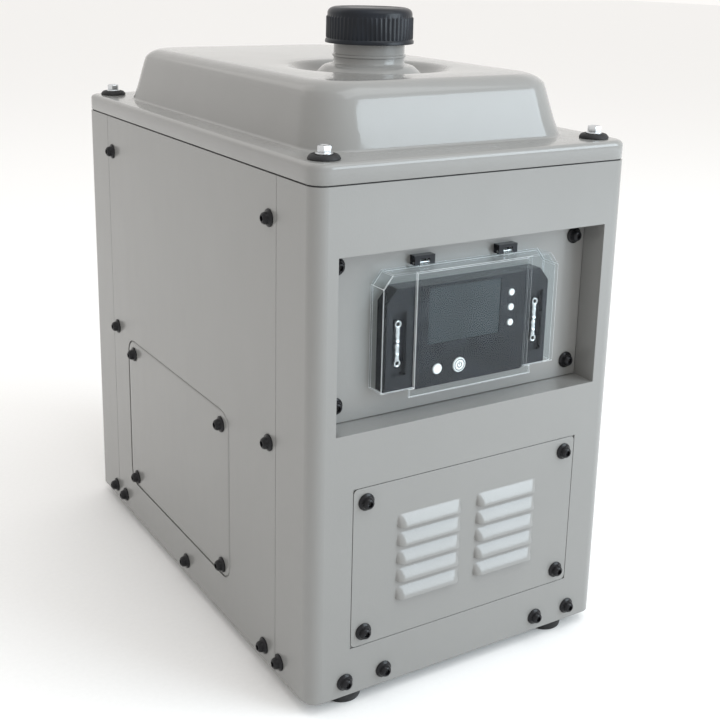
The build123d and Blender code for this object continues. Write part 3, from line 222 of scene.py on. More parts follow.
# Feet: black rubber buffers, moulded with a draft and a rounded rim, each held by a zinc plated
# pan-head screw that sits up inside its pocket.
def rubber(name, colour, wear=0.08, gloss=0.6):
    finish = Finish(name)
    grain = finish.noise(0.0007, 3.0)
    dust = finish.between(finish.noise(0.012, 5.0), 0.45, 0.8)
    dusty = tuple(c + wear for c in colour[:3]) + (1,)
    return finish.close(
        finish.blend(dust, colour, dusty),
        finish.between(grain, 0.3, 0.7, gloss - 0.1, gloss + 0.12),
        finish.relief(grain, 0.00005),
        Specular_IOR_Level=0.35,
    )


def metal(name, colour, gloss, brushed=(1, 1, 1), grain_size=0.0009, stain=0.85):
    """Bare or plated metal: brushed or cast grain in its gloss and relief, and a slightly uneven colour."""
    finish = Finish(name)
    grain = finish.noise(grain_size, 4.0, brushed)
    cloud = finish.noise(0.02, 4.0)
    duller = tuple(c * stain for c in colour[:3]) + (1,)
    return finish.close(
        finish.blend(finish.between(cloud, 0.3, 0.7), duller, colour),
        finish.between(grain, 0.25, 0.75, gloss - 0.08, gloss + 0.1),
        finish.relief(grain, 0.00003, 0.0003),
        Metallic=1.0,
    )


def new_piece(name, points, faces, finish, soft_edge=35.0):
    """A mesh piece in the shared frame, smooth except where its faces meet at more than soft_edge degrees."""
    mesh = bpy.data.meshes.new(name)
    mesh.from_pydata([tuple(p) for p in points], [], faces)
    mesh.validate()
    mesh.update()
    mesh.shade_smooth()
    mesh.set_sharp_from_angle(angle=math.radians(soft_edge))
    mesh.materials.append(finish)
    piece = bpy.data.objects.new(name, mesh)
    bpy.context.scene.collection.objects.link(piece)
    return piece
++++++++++
## EXERCISE
Which lines of the material contain the string "scene"? List each of them.

## RESULT OF THIS TASK
The build123d and Blender code for this object continues. Write part 3, from line 222 of scene.py on. More parts follow.
    bpy.context.scene.collection.objects.link(piece)